Thursday, October 1, 2009

'Ignoble pirate motives generated ‘enlightened’ outcomes'

From Bootylicious - What do the pirates of yore tell us about their modern counterparts? by Caleb Crain (The New Yorker):

Snelgrave spent a month in the company of the pirates, as they looted his vessel, and he was able to solve at least one puzzle. The night the ship was taken, his first mate, keen to join a pirate ship, had quietly countermanded his orders, even telling the crew, a quarter of whom defected after the surrender, that Snelgrave himself wanted to join the pirates. New mysteries unfolded with the opportunity to study pirate character at first hand. The pirates indulged themselves immoderately—literally washing the decks with claret and brandy—yet they declined to take luxury seriously; one called Snelgrave's gold watch “a pretty Foot-ball” and gave it a kick. They insisted that their true motive was not greed but justice. One pirate captain asserted that “their Reasons for going a pirating were to revenge themselves on base Merchants, and cruel Commanders of Ships.” Moreover, the pirate captains had almost no special privileges, and slept on deck like their men, not in beds. Pirate life seemed a medley of indulgence and strict equity, mockery and idealism, anarchy and discipline. Snelgrave regretted that his observations of them were “not so coherent as I could wish,” and could not decide what they added up to.

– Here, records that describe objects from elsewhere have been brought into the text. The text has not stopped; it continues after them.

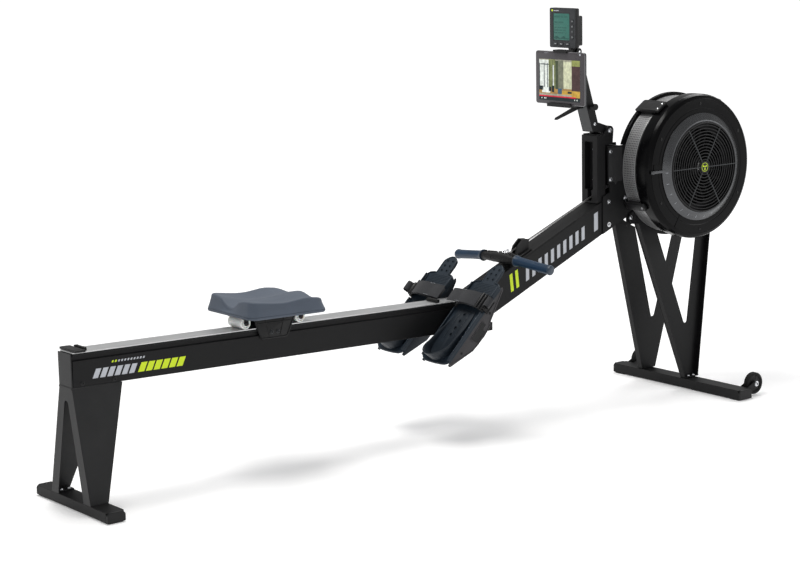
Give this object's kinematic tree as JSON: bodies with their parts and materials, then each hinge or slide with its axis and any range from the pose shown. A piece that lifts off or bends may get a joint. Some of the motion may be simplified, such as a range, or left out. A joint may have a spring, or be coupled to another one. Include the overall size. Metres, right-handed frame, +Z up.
{
  "type": "rowing machine",
  "caption": "Flywheel rowing machine: sliding seat on a monorail, chain handle, foot boards with straps, finned fan in a round housing, and a monitor arm with a tablet cradle.",
  "frame": {"origin": "centre of the whole machine's bounding box, on the floor; the rail's centre plane is at y = +0.0645 m because the flywheel housing and the front foot bar reach further to the right", "axes": "+X along the rail from the seat end to the flywheel, the way a rower faces; +Y to the rower's left; +Z up"},
  "size_m": [2.4282, 0.574, 1.241],
  "materials": {
    "frame_black": "satin black powder coat",
    "track": "brushed steel",
    "plastic_black": "satin black plastic",
    "housing": "semi-gloss black",
    "band_grey": "grey perforated sheet",
    "damper_grey": "satin dark grey",
    "rubber": "matt",
    "slate_foam": "matt slate blue moulded foam",
    "slate_plastic": "dark slate blue plastic",
    "grip_blue": "satin blue grip",
    "webbing": "charcoal webbing",
    "bright_steel": "bright zinc",
    "chain_steel": "nickel plated chain",
    "aluminium": "cast aluminium",
    "roller_white": "white nylon",
    "lcd": "teal grey liquid crystal",
    "button_grey": "grey key",
    "tablet_glass": "dark glass front"
  },
  "bodies": {
    "frame": {"boom": "frame_black", "mast": "frame_black", "flywheel_bracket": "frame_black", "front_leg_left": "frame_black", "front_leg_right": "frame_black", "front_foot_bar": "frame_black", "rear_leg": "frame_black", "rear_foot_bar": "frame_black", "foot_end_caps": "plastic_black", "rubber_feet": "rubber", "monorail": "frame_black", "seat_track": "track", "rail_end_cap": "plastic_black", "seat_stops": "rubber", "foot_support": "frame_black", "footboard_left": "slate_plastic", "footboard_right": "slate_plastic", "foot_straps": "webbing", "strap_buckles": "plastic_black", "housing_shell_left": "housing", "housing_shell_right": "housing", "perforated_band": "band_grey", "fan_grille": "plastic_black", "housing_clips": "plastic_black", "axle": "chain_steel", "chain": "chain_steel", "return_cord": "rubber", "chain_guide": "plastic_black", "handle_hook": "plastic_black", "frame_bolts": "bright_steel"},
    "seat": {"seat_pad": "slate_foam", "seat_carriage": "plastic_black", "seat_axles": "bright_steel"},
    "roller_rear": {"top_roller_rear": "roller_white"},
    "roller_front": {"top_roller_front": "roller_white"},
    "low_rollers_rear": {"lower_rollers_rear": "roller_white"},
    "low_rollers_front": {"lower_rollers_front": "roller_white"},
    "handle": {"handle_core": "plastic_black", "handle_grips": "grip_blue"},
    "sprocket": {"sprocket": "chain_steel"},
    "flywheel": {"flywheel_fan": "aluminium"},
    "damper": {"damper_ring": "damper_grey"},
    "arm": {"monitor_arm": "frame_black"},
    "monitor": {"monitor_case": "plastic_black", "monitor_screen": "lcd"},
    "cradle": {"device_cradle": "plastic_black", "tablet": "tablet_glass"},
    "clip": {"device_clip": "plastic_black"},
    "wheel_left": {"wheel_left": "rubber"},
    "wheel_right": {"wheel_right": "rubber"},
    "heel_left": {"heel_rest_left": "slate_plastic"},
    "heel_right": {"heel_rest_right": "slate_plastic"},
    "latch": {"frame_latch": "frame_black"},
    "bottom_button_1": {"bottom_button_1": "button_grey"},
    "bottom_button_2": {"bottom_button_2": "button_grey"},
    "bottom_button_3": {"bottom_button_3": "button_grey"},
    "side_button_1": {"side_button_1": "button_grey"},
    "side_button_2": {"side_button_2": "button_grey"},
    "side_button_3": {"side_button_3": "button_grey"},
    "side_button_4": {"side_button_4": "button_grey"}
  },
  "joints": [
    {"name": "seat_slide", "type": "slide", "parent": "frame", "child": "seat", "axis": [0.9997, 0, -0.0245], "range_m": [-0.47, 0.48]},
    {"name": "roller_rear_spin", "type": "hinge", "parent": "seat", "child": "roller_rear", "pos_m": [-0.66425, 0.0645, 0.4308], "axis": [0, 1, 0], "continuous": true},
    {"name": "roller_front_spin", "type": "hinge", "parent": "seat", "child": "roller_front", "pos_m": [-0.4803, 0.0645, 0.4263], "axis": [0, 1, 0], "continuous": true},
    {"name": "low_rear_spin", "type": "hinge", "parent": "seat", "child": "low_rollers_rear", "pos_m": [-0.58206, 0.0645, 0.39668], "axis": [0, 1, 0], "continuous": true},
    {"name": "low_front_spin", "type": "hinge", "parent": "seat", "child": "low_rollers_front", "pos_m": [-0.56007, 0.0645, 0.39614], "axis": [0, 1, 0], "continuous": true},
    {"name": "handle_pull", "type": "slide", "parent": "frame", "child": "handle", "axis": [-0.969, 0, 0.247], "range_m": [0, 1.2], "deforming": ["chain", "return_cord"]},
    {"name": "sprocket_spin", "type": "hinge", "parent": "frame", "child": "sprocket", "pos_m": [0.9845, 0.0645, 0.729], "axis": [0, 1, 0], "continuous": true},
    {"name": "flywheel_spin", "type": "hinge", "parent": "frame", "child": "flywheel", "pos_m": [0.9845, 0.0645, 0.729], "axis": [0, 1, 0], "continuous": true},
    {"name": "damper_turn", "type": "hinge", "parent": "frame", "child": "damper", "pos_m": [0.9845, 0.0645, 0.729], "axis": [0, 1, 0], "range_deg": [0, 60]},
    {"name": "arm_fold", "type": "hinge", "parent": "frame", "child": "arm", "pos_m": [0.7195, 0.0645, 0.855], "axis": [0, 1, 0], "range_deg": [0, 60]},
    {"name": "monitor_tilt", "type": "hinge", "parent": "arm", "child": "monitor", "pos_m": [0.6035, 0.0645, 1.106], "axis": [0, 1, 0], "range_deg": [-5, 20]},
    {"name": "device_tilt", "type": "hinge", "parent": "arm", "child": "cradle", "pos_m": [0.5899, 0.0645, 0.97928], "axis": [0, 1, 0], "range_deg": [-10, 5]},
    {"name": "clip_lift", "type": "slide", "parent": "cradle", "child": "clip", "axis": [0, 0, 1], "range_m": [0, 0.005], "stiffness_N_per_m": 150},
    {"name": "wheel_left_spin", "type": "hinge", "parent": "frame", "child": "wheel_left", "pos_m": [1.0725, 0.2545, 0.04], "axis": [0, 1, 0], "continuous": true},
    {"name": "wheel_right_spin", "type": "hinge", "parent": "frame", "child": "wheel_right", "pos_m": [1.0725, -0.2545, 0.04], "axis": [0, 1, 0], "continuous": true},
    {"name": "heel_left_slide", "type": "slide", "parent": "frame", "child": "heel_left", "axis": [0.7157, 0, 0.6984], "range_m": [0, 0.06]},
    {"name": "heel_right_slide", "type": "slide", "parent": "frame", "child": "heel_right", "axis": [0.7157, 0, 0.6984], "range_m": [0, 0.06]},
    {"name": "latch_swing", "type": "hinge", "parent": "frame", "child": "latch", "pos_m": [0.1635, 0.0645, 0.297], "axis": [0, 1, 0], "range_deg": [-50, 0]},
    {"name": "bottom_button_1_press", "type": "slide", "parent": "monitor", "child": "bottom_button_1", "axis": [1, 0, 0], "range_m": [0, 0.001], "stiffness_N_per_m": 400},
    {"name": "bottom_button_2_press", "type": "slide", "parent": "monitor", "child": "bottom_button_2", "axis": [1, 0, 0], "range_m": [0, 0.001], "stiffness_N_per_m": 400},
    {"name": "bottom_button_3_press", "type": "slide", "parent": "monitor", "child": "bottom_button_3", "axis": [1, 0, 0], "range_m": [0, 0.001], "stiffness_N_per_m": 400},
    {"name": "side_button_1_press", "type": "slide", "parent": "monitor", "child": "side_button_1", "axis": [1, 0, 0], "range_m": [0, 0.001], "stiffness_N_per_m": 400},
    {"name": "side_button_2_press", "type": "slide", "parent": "monitor", "child": "side_button_2", "axis": [1, 0, 0], "range_m": [0, 0.001], "stiffness_N_per_m": 400},
    {"name": "side_button_3_press", "type": "slide", "parent": "monitor", "child": "side_button_3", "axis": [1, 0, 0], "range_m": [0, 0.001], "stiffness_N_per_m": 400},
    {"name": "side_button_4_press", "type": "slide", "parent": "monitor", "child": "side_button_4", "axis": [1, 0, 0], "range_m": [0, 0.001], "stiffness_N_per_m": 400}
  ],
  "couplings": [
    {"joint": "roller_rear_spin", "follows": "seat_slide", "rad_per_m": 60.606},
    {"joint": "roller_front_spin", "follows": "seat_slide", "rad_per_m": 60.606},
    {"joint": "low_rear_spin", "follows": "seat_slide", "rad_per_m": -166.67},
    {"joint": "low_front_spin", "follows": "seat_slide", "rad_per_m": -166.67},
    {"joint": "sprocket_spin", "follows": "handle_pull", "rad_per_m": -70.087}
  ]
}
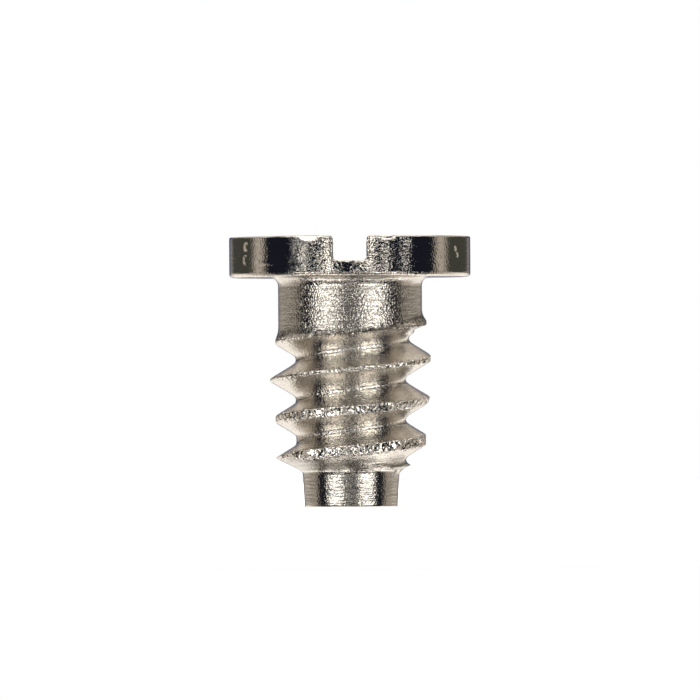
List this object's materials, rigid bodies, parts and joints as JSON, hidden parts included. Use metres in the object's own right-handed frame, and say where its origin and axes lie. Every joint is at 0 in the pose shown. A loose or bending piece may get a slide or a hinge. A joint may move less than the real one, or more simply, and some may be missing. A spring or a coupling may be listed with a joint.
{
  "type": "watch movement screw",
  "caption": "Slotted cheese-head screw with a plain neck, a short coarse rolled thread and a plain flat-ended point.",
  "frame": {"origin": "centre of the flat end of the point, on the screw's axis", "axes": "+Z along the screw's axis, from the point up to the head; +Y along the driver slot; +X across the slot"},
  "size_m": [0.0016, 0.0014, 0.0017],
  "materials": {
    "steel": "polished nickel-plated steel, grainy and bright"
  },
  "bodies": {
    "root": {"screw": "steel"}
  },
  "joints": []
}
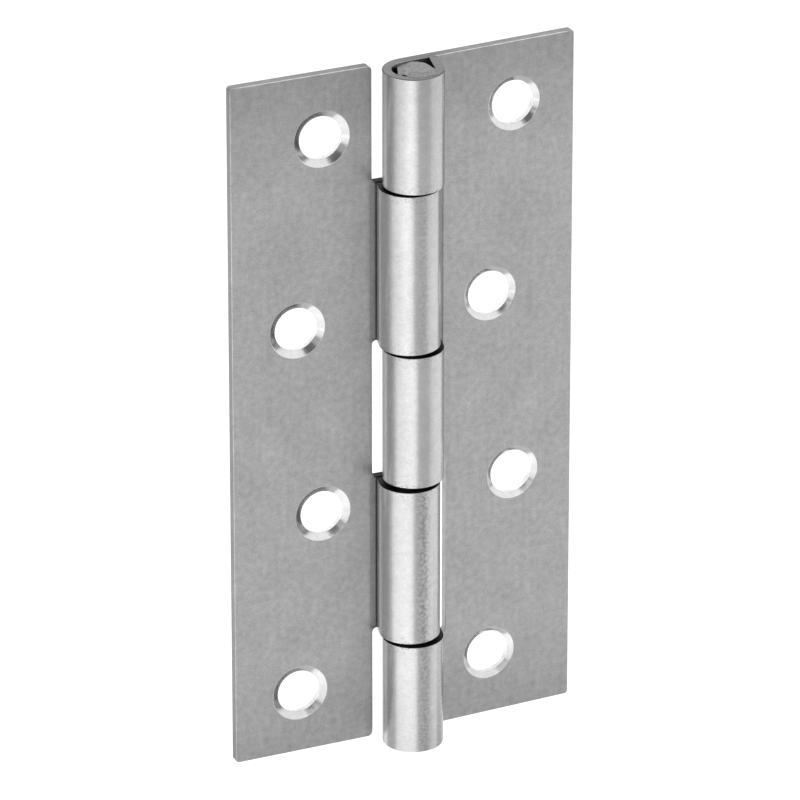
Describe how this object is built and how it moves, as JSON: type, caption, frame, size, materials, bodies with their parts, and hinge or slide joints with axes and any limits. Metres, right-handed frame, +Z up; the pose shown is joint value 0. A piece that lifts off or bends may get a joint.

What if they added up to a picture of working-class heroes? In 1980, the Marxist historian Christopher Hill, wondering what became of the king-beheading spirit of the English Civil War, noted that when the monarchy was restored, in 1660, many radicals emigrated to the Caribbean. Their revolutionary idealism may have fallen like a lit match into the islands' population of paupers, heretics, and transported felons. Elaborating Hill's suggestion, the historian Marcus Rediker spent the following decades researching pirate life and came to believe that pirate society “built a better world”—one with vigorous democracy, economic fairness, considerable racial tolerance, and even health care—in many ways more praiseworthy than, say, the one that Snelgrave supported by slave trading. True, pirates were thieves and torturers, but there was something promising about their alternative to capitalism. Other scholars claimed pirates as precursors of gay liberation and feminism. But, as pirate scholarship flourished, so did dissent. In 1996, David Cordingly dismissed the idea of black equality aboard pirate ships, pointing out that a number of pirates owned black slaves, and warned against glamorizing criminals renowned among their contemporaries for “their casual brutality.” Before long, the contending voices of pirate studies had become a “cacophony,” according to one academic. Meanwhile, the idea that pirates are in some way dissident, rather than merely criminal, entered the mainstream. During the recent spate of pirate activity off the coast of Somalia, one pirate told the Times, “We don't consider ourselves sea bandits. We consider sea bandits those who illegally fish in our seas and dump waste in our seas.”

A brisk, clever new book, “The Invisible Hook” (Princeton; $24.95), by Peter T. Leeson, an economist who claims to have owned a pirate skull ring as a child and to have had supply-and-demand curves tattooed on his right biceps when he was seventeen, offers a different approach. Rather than directly challenging pirates' leftist credentials, Leeson says that their apparent espousal of liberty, equality, and fraternity derived not from idealism but from a desire for profit. “Ignoble pirate motives generated 'enlightened' outcomes,” Leeson writes. Whether this should comfort politicians on the left or on the right turns out to be a subtle question.